Wilson agreed with that placement. He said, “Billington wrote a very excellent book. I used both the first and second edition as class texts until I retired from teaching in 1997. But Billington didn’t do a lot of domes. He did reactors for power plants, cooling towers for big, electric power plants and some other exotic things. Writing his book was the big thing. He helped a lot of people when he did that.” (David P. Billington wrote Thin Shell Concrete Structures, McGraw-Hill, 1965 and 1982.)
Wilson met Dr. Billington through Committee 334—a group of professionals from American Concrete International and the American Society of Civil Engineers who are interested in thin shell structures. About that meeting, Wilson said, “He (Billington) knew that over the years I had used his books.
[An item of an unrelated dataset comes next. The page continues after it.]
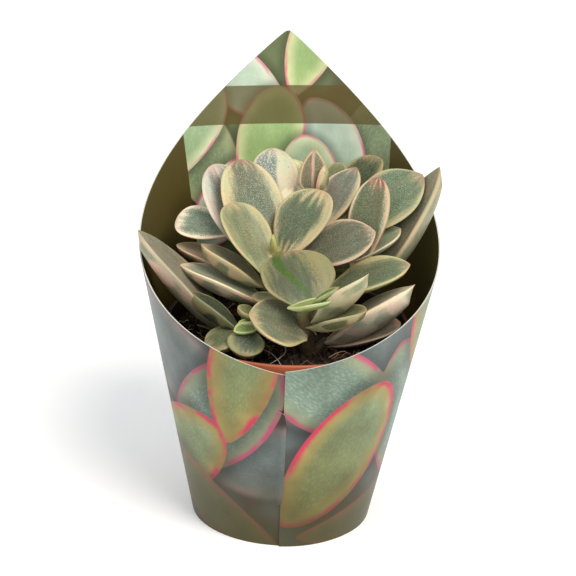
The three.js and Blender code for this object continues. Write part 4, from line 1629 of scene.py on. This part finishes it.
FRONT_SHOOT = Shoot(
    "front", (13, -12, 60), (6, -33, 107), (4.2, 2.6),
    (
        Blade("face", (9, -32, 108), -150, 42, -6, 28, 33, 6, -6, 2.5, 0.5, Look(
            "#4c5539", "#8f895e", 0.12, 0.56, 0.1, 0.05, 0.6, rim="#7f7758", frost=0.03, stripe="#3b5a00",
            stripe_slope=0.85, stripe_start=0.3, stripe_mm=2.3), Tip.ROUND, rings=110, sides=150),
        Blade("curled", (11, -28, 100), 74, 44, 8, 34, 22, 6, -12, 3, 0.5, Look(
            "#7a7f66", "#bdb496", 0.1, 0.1, under="#b8b091", patch="#8a8a6c", patches=-0.5,
            rim="#d3c8a8", rim_share=0.9), Tip.SHARP),
        Blade("cupped", (9, -30, 99), 66, 18, 14, 28, 20, 5, 0, 3, 0.5, Look(
            "#676945", "#9f9771", under="#afa47e", patches=-0.5, rim="#b7b18e", rim_share=0.9)),
        Blade("nearest", (8, -32, 96.5), -74, 22, 0, 27, 27, 6, -26, 2, 0.44, Look(
            "#6a6d54", "#bcab81", 0.14, 0.06, 0.05, 0.12, 0.3, rim="#c4b68c", rim_share=0.8), Tip.POINTED),
        Blade("low_right", (17, -19, 88), 86, 38, 0, 46, 27, 10, -8, 3, 0.45, Look(
            "#9b9580", "#dacbaf", 0.03, 0.04, under="#d3c2b0", patch="#a7a592", rim="#eedfc2",
            rim_share=0.9), Tip.SHARP),
        Blade("lowest", (17, -17, 86), 92, 18, 0, 33, 21, 5, 10, 2, 0.5, Look(
            "#746859", "#9a8a79", rim="#b19e89")),
        Blade("shelf", (16, -11, 107), 90, 24, -4, 38, 21, 6, 18, 2, 0.55, Look(
            "#60694c", "#c1b588", 0.26, 0.1, 0.05, 0.05, 0.35, rim="#d0c09a"), Tip.POINTED),
        Blade("under", (2, -16, 102), -95, 12, 0, 18, 14, 4, 0, 1, 0.5, Look("#aaa481", "#f3e5b0")),
    ),
    (
        Blade("pair_far", (6, -37, 109), 82, 38, 0, 19, 7, 3, 0, 1, 0.5, Look(
            "#5f6e34", "#8f9a67", 0.2, 0.2, rim="#97a274", rim_share=1.0), Tip.POINTED),
        Blade("pair_near", (0, -38, 110), 84, 12, 6, 19, 8, 3, 0, 1, 0.5, Look(
            "#81914f", "#b0be80", 0.2, 0.2, rim="#c4cda3", rim_share=1.0), Tip.POINTED),
    ),
)

LEFT_SHOOT = Shoot(
    "left", (-20, -20, 60), (-18, -30, 98), (3.6, 2.2),
    (
        Blade("long", (-24, -16, 88), -101, 46, 0, 60, 29, 9, 8, 3, 0.45, Look(
            "#847b69", "#b0a18a", 0.03, 0.04, 0.02, 0.02, under="#c6a594", patch="#8a8c70",
            rim="#cdbda2", rim_share=0.9, blush="#8f876f"), Tip.POINTED),
        Blade("narrow", (-19, -27, 94), -98, 36, 0, 29, 16, 6, 8, 2, 0.45, Look(
            "#3a402b", "#80825a", 0.06, 0.06, under="#88825e", patch="#3c442c", rim="#88876a"), Tip.SHARP),
        Blade("lobe_left", (-18, -30, 96), -68, -20, 0, 18, 16, 7, -10, 1.5, 0.55, Look(
            "#636a4a", "#a59f73", 0.4, 0.24, 0.1, 0.12, 0.5, rim="#9e9776", comb=0.1)),
        Blade("lobe_right", (-17, -30, 97), 0, -25, 0, 16, 16, 7, -6, 1, 0.55, Look(
            "#565e49", "#959266", 0.24, 0.44, 0.1, 0.1, 0.5, rim="#93906a", comb=0.1)),
        Blade("olive", (-9, -22, 97), -80, 28, 0, 14, 14, 4, 0, 1, 0.5, Look("#7c8654", "#b9b986")),
    ),
    (
        Blade("pair_near", (-12, -31, 98), -58, 6, -10, 12, 7, 3, -20, 1, 0.5, Look(
            "#7f9150", "#b9c283", 0.2, 0.2, rim="#c8cf96", rim_share=1.0), Tip.POINTED),
        Blade("pair_far", (-10, -27, 98), -64, 14, -10, 12, 7, 3, 10, 1, 0.5, Look(
            "#7f9150", "#b9c283", 0.2, 0.2, rim="#c8cf96", rim_share=1.0), Tip.POINTED),
    ),
)


@dataclass
class Plant:
    """The jade plant: five shoots, each a stem with short stalks, opposite leaves and young leaves."""

    shoots: tuple[Shoot, ...] = (MAIN_SHOOT, BACK_SHOOT, RIGHT_SHOOT, FRONT_SHOOT, LEFT_SHOOT)
    stalk_radius: float = 1.9
    stalk_flare: float = 0.25  # how much wider a stalk is at both ends
    stalk_drop: float = 2.0
    stalk_sides: int = 14
    stem_sides: int = 20
    node_spacing: float = 11.0
    scar: float = 0.35  # how far a leaf scar stands out
    scar_reach: float = 1.1
    voxel: float = 0.6
    softening: tuple[float, int] = (0.6, 6)  # factor and rounds

    def build(self) -> None:
        """Makes every shoot's stem and leaves."""
        leaf_skin = LeafSkin().build()
        bark = StemSkin().build()
        for shoot in self.shoots:
            add_piece(self.stem(shoot), [bark], "stem", f"stem_{shoot.name}")
            for blade in shoot.blades:
                name = f"{shoot.name}_{blade.name}"
                add_piece(blade.mesh(f"blade_{name}"), [leaf_skin], "leaf", f"leaf_{name}")
            for blade in shoot.young:
                mesh = blade.mesh(f"young_{shoot.name}_{blade.name}")
                add_piece(mesh, [leaf_skin], "leaf", f"stem_{shoot.name}")

    def stem(self, shoot: Shoot) -> bpy.types.Mesh:
        """Makes a stem and its stalks, melted into one skin.

        The stem tapers evenly and swells a little at each leaf scar, by a narrow bell curve. Each stalk
        starts at the stem's nearest point to a place under its leaf's foot.

        Args:
            shoot: the stem's shoot.

        Returns:
            The stem's mesh.
        """
        root, tip = np.array(shoot.root, float), np.array(shoot.tip, float)
        way = tip - root
        s = np.linspace(0, 1, 60)
        path = root + way * s[:, None]
        far = s * np.linalg.norm(way)
        from_scar = (far + 0.5 * self.node_spacing) % self.node_spacing - 0.5 * self.node_spacing
        taper = shoot.radii[0] + (shoot.radii[1] - shoot.radii[0]) * s
        radii = taper + self.scar * np.exp(-(from_scar / self.scar_reach) ** 2)
        parts = [tube(path, radii, self.stem_sides)]
        for blade in shoot.blades:
            foot = np.array(blade.foot, float)
            low = foot - [0, 0, self.stalk_drop]
            start = root + np.clip((low - root) @ way / (way @ way), 0, 1) * way
            steps = np.linspace(0, 1, 9)
            stalk = start + (foot - start) * steps[:, None]
            radii = self.stalk_radius * (1 + self.stalk_flare * (2 * steps - 1) ** 2)
            parts.append(tube(stalk, radii, self.stalk_sides))
        blank = new_object("stem_blank", make_mesh("stem_blank", *joined(parts)))
        melt = blank.modifiers.new("melt", "REMESH")
        melt.mode, melt.voxel_size, melt.use_smooth_shade = "VOXEL", self.voxel * MM, True
        soften = blank.modifiers.new("soften", "SMOOTH")
        soften.factor, soften.iterations = self.softening
        mesh = evaluated_mesh(blank, f"stem_skin_{shoot.name}")
        bpy.data.objects.remove(blank)
        mesh.shade_smooth()
        return mesh


# The studio

@dataclass
class Studio:
    """A plain pale floor, soft light from the front right and above, and the photograph's camera."""

    floor_size: float = 6.0
    sky: float = 0.68
    camera_distance: float = 900.0
    camera_rise: float = 21.048
    camera_roll: float = 2.191
    camera_aim: tuple[float, float, float] = (-0.269, 0.0, 104.197)
    lens: float = 130.13
    sensor: float = 36.0

    def build(self) -> None:
        """Makes the floor, the sky, the lamps and the camera."""
        scene = bpy.context.scene
        scene.view_settings.view_transform = "Standard"
        half = 0.5 * self.floor_size / MM
        corners = np.array([(-half, -half, 0), (half, -half, 0), (half, half, 0), (-half, half, 0)])
        mesh = make_mesh("studio_floor", corners, [np.array([[0, 1, 2, 3]])])
        mesh.materials.append(StudioFloor().build())
        floor = new_object("studio_floor", mesh)
        scene.world = bpy.data.worlds.new("pale_sky")
        scene.world.use_nodes = True
        sky = scene.world.node_tree.nodes["Background"]
        sky.inputs["Color"].default_value = linear("#fbfcff")
        sky.inputs["Strength"].default_value = self.sky
        self.sun("key_sun", azimuth=38, rise=52, spread=32, strength=2.2, tint="#fffaf2")
        self.sun("fill_sun", azimuth=-50, rise=40, spread=60, strength=0.35, tint="#f2f6ff")
        self.camera()

    def sun(self, name: str, azimuth: float, rise: float, spread: float, strength: float, tint: str) -> None:
        """Adds a wide, soft sun.

        Args:
            name: the lamp's name.
            azimuth: where it stands, in degrees from the front towards +X.
            rise: degrees above the floor.
            spread: its width in degrees.
            strength: watts on a square metre that faces it.
            tint: its colour.
        """
        light = bpy.data.lights.new(name, "SUN")
        light.angle, light.energy = math.radians(spread), strength
        light.color = linear(tint)[:3]
        turn, height = math.radians(azimuth), math.radians(rise)
        flat = math.cos(height)
        away = Vector((flat * math.sin(turn), -flat * math.cos(turn), math.sin(height)))
        new_object(name, light).matrix_world = away.to_track_quat("Z", "Y").to_matrix().to_4x4()

    def camera(self) -> None:
        """Adds the camera, looking along +Y and down by its rise, and rolled about its view."""
        rise, roll = math.radians(self.camera_rise), math.radians(self.camera_roll)
        back = Vector((0, -math.cos(rise), math.sin(rise)))
        right, up = Vector((1, 0, 0)), Vector((0, math.sin(rise), math.cos(rise)))
        place = (Vector(self.camera_aim) + self.camera_distance * back) * MM
        axis_x = math.cos(roll) * right + math.sin(roll) * up
        axis_y = -math.sin(roll) * right + math.cos(roll) * up
        data = bpy.data.cameras.new("photo_camera")
        data.lens, data.sensor_width, data.sensor_fit = self.lens, self.sensor, "HORIZONTAL"
        camera = new_object("photo_camera", data)
        turned = Matrix((axis_x, axis_y, back)).transposed().to_4x4()
        camera.matrix_world = Matrix.Translation(place) @ turned
        bpy.context.scene.camera = camera


def main() -> None:
    """Builds the studio and every piece, in order."""
    Studio().build()
    for part in (CardSleeve(), NurseryPot(), Soil(), Plant()):
        log.info("building %s", type(part).__name__)
        part.build()


if __name__ == "__main__":
    main()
Actually, I found some errors in them. That, in itself, was no big deal because all books have mistakes. So, I just marked what I found and sent them to the publisher. Years later, when he and I were talking he thanked me for sending in those corrections.”
Through Committee 334, Wilson also met Anton Tedesko (1903-1994) whom he described as a “practicing engineer.” He said, “Tedesko came out of Germany and he had experience there before coming here. He did some very large structures—aircraft hangars and structures with big arches. Way ahead of his time and very, very excellent work.”
Dr. Arnold Wilson Writes a Book!
It took a long, hard, persistent time for David South and others at Monolithic to get Dr. Wilson to put his expertise into a text for engineers, architects, builders and students of civil engineering.
In 2005, Wilson finally did it. He wrote Practical Design of Concrete Shells—398 pages of domes designed as commercial, public or private facilities. They include unique residences as well as huge domes with diameters of 1000 feet, airplane hangars and water tanks.
Planning his retirement
With the book completed and available to others, Arnold Wilson and Joyce, his wife, are looking forward to some free time and a little traveling.
“As I said, this has been an exciting and rewarding time for me. Now I’m ready to retire,” Wilson concluded.